The acquisitions of Jokinen (involving the only first-round draft pick that traveled) and Leopold meant the Flames "won" trade-deadline day, a dubious honor that will be validated for another two months, assuming Calgary wins a few playoff rounds. But for sheer moxie, Anaheim, Burke's old team, trumped the Flames by bridging the usual gap between buyer and seller and changing on the fly.

Bob Murray, Burke's successor, really is trying to have it all. While not abandoning the playoff chase -- the Ducks are one of the bubble teams in the West -- he made three trades, moving two-thirds of the fabulous checking line of the 2007 final (Travis Moen to division rival San Jose, Sami Pahlsson to Chicago) while filling in with prospects and a rambunctious depth defenseman in James Wisniewski from the Blackhawks. If Anaheim makes the playoffs while retooling simultaneously, Murray, who likely will trade Pronger at the draft, will have freed the Ducks from the untenable salary cap situation they landed in when Scott Niedermayer and Teemu Selanne "unretired" last season.
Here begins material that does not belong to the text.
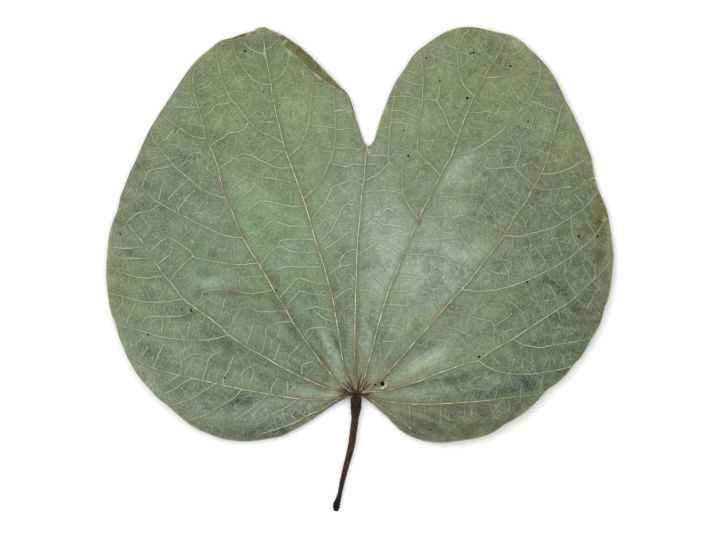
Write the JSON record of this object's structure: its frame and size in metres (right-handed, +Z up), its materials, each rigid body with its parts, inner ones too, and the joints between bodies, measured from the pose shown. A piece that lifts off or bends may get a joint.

Two more doings of note: Ottawa acquired yet another goalie, Pascal Leclaire from Columbus -- 26 years-old, one good NHL season -- who tries to exorcise the ghosts from that cursed position in Canada's capital while Buffalo overpaid center Tim Connolly $9 million for two seasons, a salary that likely will spent on his Blue Cross and Blue Shield deductible. (Connolly, with seven goals in 48 games prior to the match Wednesday night against Montreal, has not played more than 63 games in a season since 2002-03.) Given the free-agent departures of Brian Campbell, Chris Drury and Daniel Brière, perhaps GM Darcy Regier felt he owed the fabulous Buffalo fans a gesture of good faith. But in the case of Connolly, top shelf is not merely the place he scores with his sweet hands but where the Sabres should stick him with the rest of the fine china.